1.2. De aanslag is opgelegd en berekend naar een belastbaar bedrag van € 1.210.133. Na bezwaar heeft de inspecteur de aanslag bij de bestreden uitspraak gehandhaafd.
1.3. Het beroep strekt tot vernietiging van de uitspraak en – naar het Hof begrijpt –vermindering van de aanslag tot een berekend naar een belastbaar bedrag van € 1.039.307.
1.4. De inspecteur heeft een verweerschrift ingediend met twintig bijlagen. Hij concludeert tot bevestiging van de bestreden uitspraak.

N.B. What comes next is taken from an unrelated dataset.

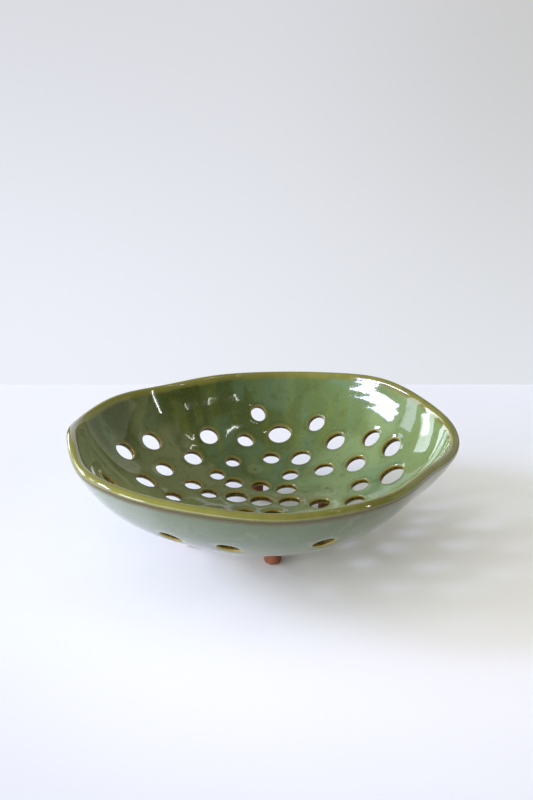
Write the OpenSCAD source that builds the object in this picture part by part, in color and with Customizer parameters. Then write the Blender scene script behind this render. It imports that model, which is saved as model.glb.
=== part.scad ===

1.5. Belanghebbende heeft een conclusie van repliek ingediend. De inspecteur heeft een conclusie van dupliek ingezonden.
1.6. Het beroep is behandeld ter zitting van 22 maart 2006. Van het verhandelde ter zitting is een proces-verbaal opgemaakt, welk proces-verbaal aan deze uitspraak is gehecht.
2. Tussen partijen vaststaande feiten
2.1. Belanghebbende is op 16 november 1995 onder de naam Y B.V. opgericht. Enig aandeelhouder is Y GmbH (hierna: Y GmbH), gevestigd te (Federale Republiek Duitsland). Het eerste boekjaar van belanghebbende liep vanaf de datum van oprichting tot en met 31 december 1995.
2.2. Op 20 december 1995 heeft belanghebbende voor DM 26.000.000 alle aandelen in XX B.V. (hierna: XX BV) verworven. De koopsom is gefinancierd door middel van een lening van Y GmbH. Uit hoofde van deze lening is belanghebbende over het jaar 1995
DM 369.055,56 aan rente verschuldigd geworden. XX BV hield zich bezig met (onder meer) de fabricage van en handel in artikelen bestemd voor de tandheelkunde, met als voornaamste afnemer Y GmbH.
2.3. Over het eerste (korte) boekjaar 1995 heeft belanghebbende een verlies gerealiseerd van
ƒ 376.453 (€ 170.827). Dit verlies is vastgesteld bij beschikking van de inspecteur van 15 april 1999.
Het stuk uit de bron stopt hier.